The coalition proposes that it should work directly with the Cabinet Committee on Aboriginal Affairs "to formulate and adopt a clear statement of measurable objectives."

Edward Allen, the chief executive officer of the Nisga'a Lisims government, said the coalition members find that some federal departments "are more informed than others" when it comes to understanding the concept of a nation to nation comprehensive land claim. Some sources in government say that many officials do not believe in the concept of a third order of Aboriginal government. Those officials continue to act like Indian agents by treating the Aboriginal parties as junior, rather than equal, partners. The report touched carefully on this problem.

"The members of the coalition are not aware of any policy having been explicitly adopted by the government of Canada that the objectives of entering into the agreement are to be forgotten or ignored once it has obtained the Aboriginal signatures on the document.

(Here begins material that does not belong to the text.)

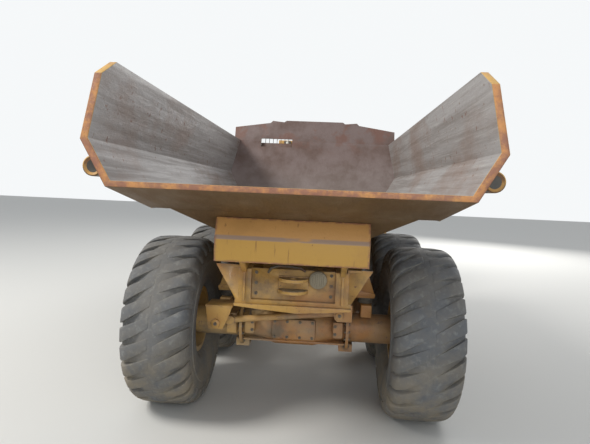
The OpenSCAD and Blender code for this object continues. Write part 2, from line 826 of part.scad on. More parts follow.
module seat() {
    floor = cab_floor_z + cab_wall + fit_gap;
    y = cab_back_y + 260;
    color(dark) {
        box([-170, y + 60, floor], [170, y + 420, floor + 300]);
        box([-260, y, floor + 290], [260, y + 520, floor + 420]);
        along_x(-250, 250, [[y, floor + 400], [y + 130, floor + 400], [y + 30, floor + 1080], [y - 80, floor + 1080]]);
    }
}

module cab_console() {
    floor = cab_floor_z + cab_wall + fit_gap;
    y = cab_front_y - 420;
    color(dark) {
        along_x(-560, 560, [[y, floor + 620], [y + 250, floor + 560], [y + 270, floor + 760], [y + 90, floor + 830]]);
        box([-90, y + 90, floor], [90, y + 230, floor + 700]);
        bar([0, y + 80, floor + 720], [0, y - 120, floor + 860], 60);
        translate([0, y - 120, floor + 860]) rotate([55, 0, 0])
            rotate_extrude($fn = 48) translate([200, 0]) circle(d = 32, $fn = 16);
        translate([0, y - 120, floor + 860]) rotate([55, 0, 0]) box([-195, -20, -8], [195, 20, 8]);
    }
}

module mirrors() {
    x = cab_w / 2 + fit_gap;
    y = cab_front_y - 185;
    color(dark)
        both_sides() {
            bar([x, y, 2950], [x + 520, y, 2950], 36);
            translate([x + 420, y - 10, 2560]) cube([210, 60, 420]);
        }
}

// Hood

hood_back_y = cab_front_y + 60;
hood_front_y = front_end_y + 60;
hood_low_z = front_top_z + 40;
hood_axis = [hood_front_y - 20, hood_low_z - 10];

HOOD_SIDE = [
    [hood_back_y, hood_low_z],
    [hood_front_y, hood_low_z],
    [hood_front_y, hood_low_z + 480],
    [hood_front_y - 160, hood_low_z + 620],
    [hood_back_y, hood_low_z + 900]
];
grille_low_z = hood_low_z + 60;
// Hood hinges: inner face of the eye on the hood
HOOD_HINGES = [-330, 250];
hood_eye_l = 80;
hood_eye_d = 56;
hood_pin_d = 30;
lug_plate_t = 20;
grille_top_z = hood_low_z + 460;

module hood() {
    color(paint) {
        hood_skin();
        for (x = HOOD_HINGES)
            difference() {
                drum(x, x + hood_eye_l, hood_axis.x, hood_axis.y, hood_eye_d);
                drum(x - 1, x + hood_eye_l + 1, hood_axis.x, hood_axis.y, hood_pin_d + 2 * pin_play);
            }
    }
}

module hood_skin() {
    difference() {
        along_x(-hood_w / 2, hood_w / 2, HOOD_SIDE);
        along_x(-hood_w / 2 + hood_wall, hood_w / 2 - hood_wall,
                [[hood_back_y - 10, hood_low_z - 10], [hood_front_y - hood_wall, hood_low_z - 10],
                 [hood_front_y - hood_wall, hood_low_z + 480 - hood_wall / 2],
                 [hood_front_y - 160 - hood_wall / 2, hood_low_z + 620 - hood_wall],
                 [hood_back_y - 10, hood_low_z + 900 - hood_wall]]);
        box([-hood_w / 2 + 180, hood_front_y - hood_wall - 10, grille_low_z],
            [hood_w / 2 - 180, hood_front_y + 10, grille_top_z]);
        // Room for the hinge plates
        for (x = HOOD_HINGES)
            drum(x - 2 * move_gap - lug_plate_t, x + hood_eye_l + 2 * move_gap + lug_plate_t,
                 hood_axis.x, hood_axis.y, hood_eye_d - 10 + 2 * move_gap);
    }
}

slat_count = 7;

module grille() {
    w = hood_w / 2 - 180 - fit_gap;
    pitch = (grille_top_z - grille_low_z) / slat_count;
    y0 = hood_front_y - hood_wall;
    color(dark) {
        both_sides()
            box([w - 30, y0, grille_low_z + fit_gap], [w, hood_front_y, grille_top_z - fit_gap]);
        for (i = [0 : slat_count - 1])
            along_x(-w + 20, w - 20,
                    [[y0, grille_low_z + pitch * (i + 0.55)], [hood_front_y, grille_low_z + pitch * (i + 0.15)],
                     [hood_front_y, grille_low_z + pitch * (i + 0.4)], [y0, grille_low_z + pitch * (i + 0.8)]]);
    }
}

// Load body

bend_y = tail_y + chute_len;
hopper_y = bend_y + 590;
corner_cut = [180, 120];
head_lean = 420;
head_w = 2810;
head_corner_z = rail_z + 235;
head_low_z = knuckle_z + 350;
head_plate_t = 75;
head_step = 15;

// Half of the hopper's cross-section from the floor up: x, z
HOPPER_HALF = [
    [floor_w / 2, floor_z],
    [chine_w / 2, haunch_z - 5],
    [haunch_w / 2, haunch_z],
    [knuckle_w / 2, knuckle_z],
    [rail_w / 2, rail_z]
];
HOPPER = both_ways(HOPPER_HALF);

// The body seen from its side: y, z
HOPPER_SIDE = [
    [tail_y, lip_z],
    [bend_y, haunch_z],
    [hopper_y, floor_z],
    [body_front_y - head_lean, floor_z],
    [body_front_y - head_lean * 0.1, rail_z],
    [tail_y + corner_cut.x, rail_z],
    [tail_y, rail_z - corner_cut.y]
];

// Half of the front wall's outline above the hopper: x, z
HEAD_HALF = [
    [head_w / 2, head_low_z],
    [head_w / 2, head_corner_z],
    [head_w / 2 - 620, head_z - 50],
    [head_w / 2 - 660, head_z - 10],
    [540, head_z - 30],
    [500, head_z]
];
SLOT = [[-930, rail_z - 105], [-380, rail_z + 45]];

module hopper_block(section, side_view) {
    intersection() {
        along_y(tail_y - 100, body_front_y + 100, section);
        along_x(-knuckle_w, knuckle_w, side_view);
    }
}

module dump_body() {
    inner_section = inset(HOPPER, body_wall);
    top = len(HOPPER_HALF);
    // The inside runs out through the open top and the open tail.
    inner_half = [for (i = [0 : top - 1]) inner_section[i]];
    open_half = concat([for (i = [0 : top - 2]) inner_half[i]],
                       [[rail_w / 2 - body_wall, rail_z], [rail_w / 2 - body_wall, head_z + 10]]);
    open_section = both_ways(open_half);
    inner_side = inset(HOPPER_SIDE, body_wall);
    open_side = [
        [tail_y - 50, inner_side[0].y + 13],
        inner_side[1],
        inner_side[2],
        inner_side[3],
        [inner_side[4].x + (head_z + 10 - rail_z) * 0.26, head_z + 10],
        [tail_y - 50, head_z + 10]
    ];
    color(paint)
        difference() {
            union() {
                hopper_block(HOPPER, HOPPER_SIDE);
                // Front wall above the rails
                intersection() {
                    along_y(body_front_y - head_lean - 200, body_front_y + 200, both_ways(HEAD_HALF));
                    along_x(-head_w, head_w, head_slab());
                }
                both_sides() {
                    // Round stiffener along the lower slope
                    drum_y((haunch_w + knuckle_w) / 4 + 70, tail_y + 70, body_front_y - 300,
                           (haunch_z + knuckle_z) / 2 + 60, 150);
                    // Bearers that rest on the frame
                    box([rail_x - 40, frame_end_y + 400, frame_top_z + fit_gap],
                        [rail_x + 40, body_front_y - head_lean - 60, floor_z + 10]);
                    // Clevis of the hoist rod
                    hoist_clevis();
                }
            }
            intersection() {
                along_y(tail_y - 100, body_front_y + 100, open_section);
                along_x(-knuckle_w, knuckle_w, open_side);
            }
            box([SLOT[0].x, body_front_y - head_lean, SLOT[0].y], [SLOT[1].x, body_front_y + 200, SLOT[1].y]);
        }
}

// The leaning slab of the front wall, seen from its side
function head_slab() =
    let (run = (body_front_y - head_lean * 0.1 - (body_front_y - head_lean)) / (rail_z - floor_z))
    let (base = body_front_y - head_lean)
    [for (p = [[head_step - head_plate_t, head_low_z], [head_step, head_low_z], [head_step, head_z],
               [head_step - head_plate_t, head_z]])
        [base + run * (p.y - floor_z) + p.x, p.y]];

clevis_gap = hoist_rod_d + 2 * move_gap;

module hoist_clevis() {
    y = hoist_head.x;
    z = hoist_head.y;
    for (x = [hoist_x - clevis_gap / 2 - 30, hoist_x + clevis_gap / 2])
        difference() {
            along_x(x, x + 30, [[y - 60, z - 70], [y + 60, z - 70], [y + 170, haunch_z], [y - 170, haunch_z]]);
            along_y(y - 300, y + 300,
                    [HOPPER_HALF[0], [floor_w / 2, haunch_z + 200], [chine_w / 2, haunch_z + 200],
                     HOPPER_HALF[1]]);
        }
}

tail_box_w = 1300;
plate_t = 25;
lug_t = 30;

module tail_box() {
    face_y = tail_y + chute_len + 40;
    low = hinge_z - 135;
    fold = hinge_z + 55;
    face = [[face_y, low], [face_y + plate_t, low], [face_y + plate_t, fold - 3],
            [face_y + 80 + plate_t, haunch_z - 75], [face_y + 80, haunch_z - 70], [face_y, fold]];
    lug = [[hinge_y - 70, hinge_z], [hinge_y + 70, hinge_z], [hinge_y + 120, 1990],
           [hinge_y + 120, 2050], [face_y + 70, 2050], [face_y + 20, fold - 40]];
    color(paint)
        difference() {
            union() {
                along_x(-tail_box_w / 2, tail_box_w / 2, face);
                both_sides() {
                    for (x = [ear_x - ear_t / 2 - move_gap - lug_t, ear_x + ear_t / 2 + move_gap]) {
                        along_x(x, x + lug_t, lug);
                        drum(x, x + lug_t, hinge_y, hinge_z, 180);
                    }
                    along_x(tail_box_w / 2 - plate_t, tail_box_w / 2,
                            [[face_y, low], [hinge_y + 60, low + 70], [hinge_y + 120, 1990],
                             [face_y + 80, haunch_z - 70], [face_y, fold]]);
                }
            }
            drum(-tail_box_w, tail_box_w, hinge_y, hinge_z, hinge_pin_d + 2 * pin_play);
            body_underside();
        }
}

// Everything above the underside of the load body
module body_underside() {
    along_x(-knuckle_w, knuckle_w,
            [[tail_y, lip_z], [bend_y, haunch_z], [hopper_y, floor_z], [hopper_y + 500, floor_z],
             [hopper_y + 500, head_z], [tail_y, head_z]]);
}

// Cylinders

// A barrel with its eye at the origin, lying along +X, bored for its rod
module barrel(length, d, rod_d, eye_d, eye_t, pin_d) {
    difference() {
        union() {
            translate([eye_d / 2 - 10, 0, 0]) rotate([0, 90, 0]) cylinder(d = d, h = length - eye_d / 2 + 10);
            translate([length - 60, 0, 0]) rotate([0, 90, 0]) cylinder(d = d + 10, h = 60);
            translate([0, 0, -eye_t / 2]) cylinder(d = eye_d, h = eye_t);
        }
        translate([eye_d / 2 + 30, 0, 0]) rotate([0, 90, 0]) cylinder(d = rod_d + 2 * pin_play, h = length);
        translate([0, 0, -eye_t]) cylinder(d = pin_d + 2 * pin_play, h = 2 * eye_t);
    }
}

// A rod from a to b along +X with its eye centred on b
module rod(a, b, d, eye_d, eye_t) {
    translate([a, 0, 0]) rotate([0, 90, 0]) cylinder(d = d, h = b - a - eye_d / 2 + 10);
    translate([b, 0, -eye_t / 2]) cylinder(d = eye_d, h = eye_t);
}

hoist_run = norm(hoist_head - hoist_foot);
hoist_angle = atan2(hoist_head.y - hoist_foot.y, hoist_foot.x - hoist_head.x);
hoist_barrel_l = hoist_run - 240;
steer_run = norm(steer_foot - steer_eye);
steer_angle = atan2(steer_foot.x - steer_eye.x, steer_foot.y - steer_eye.y);
steer_barrel_l = 800;

// Puts a cylinder drawn along +X at the hoist's foot, pointing back and up, with its eyes on the X axis
module hoist_place() {
    both_sides()
        translate([hoist_x, hoist_foot.x, hoist_foot.y])
            rotate([-hoist_angle, 0, 0])
                multmatrix([[0, 0, 1, 0], [-1, 0, 0, 0], [0, 1, 0, 0], [0, 0, 0, 1]]) children();
}

module hoist_barrels() {
    color(paint) hoist_place() barrel(hoist_barrel_l, hoist_d, hoist_rod_d, 190, 110, 90);
}

module hoist_rods() {
    color(steel) hoist_place() rod(150, hoist_run, hoist_rod_d, 150, 100);
}

// Puts a cylinder drawn along +X at the steering foot, pointing back at the hitch
module steer_place(side) {
    mirror([side < 0 ? 1 : 0, 0, 0])
        translate([steer_foot.x, steer_foot.y, steer_z]) rotate([0, 0, -90 - steer_angle]) children();
}

module steer_barrel(side) {
    color(paint) steer_place(side) barrel(steer_barrel_l, steer_d, steer_rod_d, eye_d, eye_t, 60);
}

module steer_rod(side) {
    color(steel) steer_place(side) rod(450, steer_run, steer_rod_d, 90, eye_t - 10);
}

rear_frame();
tow_hitch();
axle(mid_y, 1);  // axle_mid
axle(rear_y, 1);  // axle_rear
walking_beams();
rubber_springs();
stay_rods();
propshafts();
hitch();
front_frame();
axle(front_y, -1);  // axle_front
front_suspension();
engine_block();
front_bumper();
fenders();
tanks();
exhaust();
headlamps();
cab_shell();
cab_glass();
cab_door();
door_glass();
seat();
cab_console();
mirrors();
hood();
grille();
dump_body();
tail_box();
hoist_barrels();
hoist_rods();
steer_barrel(-1);  // steer_barrel_left
steer_rod(-1);  // steer_rod_left
steer_barrel(1);  // steer_barrel_right
steer_rod(1);  // steer_rod_right
for (row = WHEELS) {
    tyre(row);
    rim(row);
}
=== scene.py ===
# %% [markdown]
# The articulated dump truck comes in as a fixed frame of named parts, in metres,
# with the ground at z = 0, the front along +Y and the truck's right side along +X.
# This lesson gives those parts their finish and adds the forms that a plain frame
# leaves out: lugs, bolts, covers, seams, latches. Nothing here moves a part.

# %% Load the frame
import json
import math

import bmesh
import bpy
from mathutils import Matrix, Vector

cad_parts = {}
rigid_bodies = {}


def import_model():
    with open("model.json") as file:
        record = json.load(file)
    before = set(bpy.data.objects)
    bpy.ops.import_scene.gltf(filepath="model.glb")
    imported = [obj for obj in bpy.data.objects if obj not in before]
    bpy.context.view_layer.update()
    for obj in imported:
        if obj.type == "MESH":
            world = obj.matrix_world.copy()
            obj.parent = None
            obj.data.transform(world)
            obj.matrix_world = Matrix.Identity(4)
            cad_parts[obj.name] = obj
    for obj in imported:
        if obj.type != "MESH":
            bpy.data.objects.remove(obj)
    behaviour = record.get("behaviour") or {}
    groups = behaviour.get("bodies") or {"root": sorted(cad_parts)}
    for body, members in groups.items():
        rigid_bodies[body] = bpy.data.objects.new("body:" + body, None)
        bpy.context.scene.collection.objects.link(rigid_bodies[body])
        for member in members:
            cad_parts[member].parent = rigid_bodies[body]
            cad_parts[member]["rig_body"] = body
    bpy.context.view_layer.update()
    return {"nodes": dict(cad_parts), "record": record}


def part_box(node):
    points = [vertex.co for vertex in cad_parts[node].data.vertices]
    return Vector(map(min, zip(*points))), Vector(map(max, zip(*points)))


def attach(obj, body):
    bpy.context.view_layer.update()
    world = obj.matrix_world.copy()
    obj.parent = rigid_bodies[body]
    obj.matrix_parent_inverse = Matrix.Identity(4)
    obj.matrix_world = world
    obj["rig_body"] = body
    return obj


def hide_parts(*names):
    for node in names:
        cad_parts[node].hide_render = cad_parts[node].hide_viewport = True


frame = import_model()

# %% [markdown]
# A camera that matches a photograph needs a place, a direction and an opening
# angle. The place and the angles were found from edges of the body and the frame
# that run along the truck and meet in one vanishing point. The camera stood behind
# the tail at a tall person's reach and was held a little turned.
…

And yet that has become the entrenched attitude of department of Indian Affairs and Northern Development," it states.

"This attitude has led at least some of the Aboriginal peoples who have entered in good faith into these modern land claim agreements to conclude that there have been deliberate, continuing efforts on the part of the federal Crown to minimize, frustrate and even extinguish the rights and benefits that Aboriginal parties expected would accrue from their treaties."

Allen said there are negotiations underway that could see changes in this area. He could not comment further. Aldridge confirmed that but also would not comment further.

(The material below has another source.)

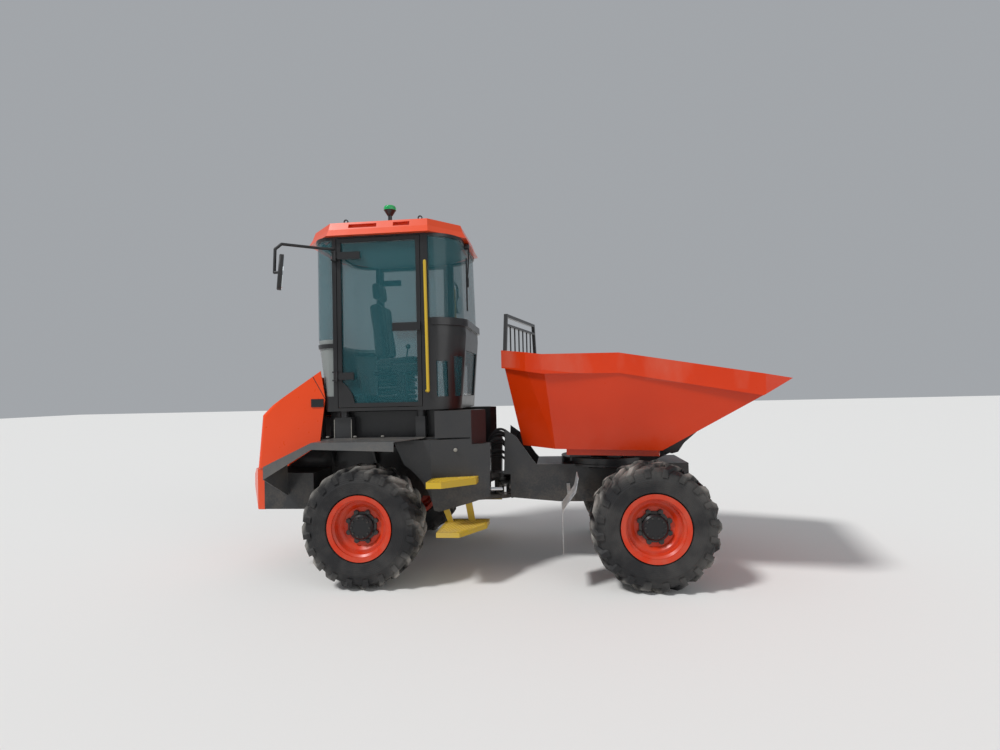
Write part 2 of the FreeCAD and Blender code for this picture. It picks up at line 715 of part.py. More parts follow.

"These are delicate times," he said.

But he left the impression that something would happen soon.

Aldridge said when all the nations with modern treaties spoke with one voice and were backed up by the auditor general, it carried a lot of weight with the PMO.

"We believe there are two key elements. We ned a system of measuring results against objectives. And there must be a mechanism so that all departments in government are aware of the requirement to act in conformity with the new relationship the modern land claim agreements represent," he said.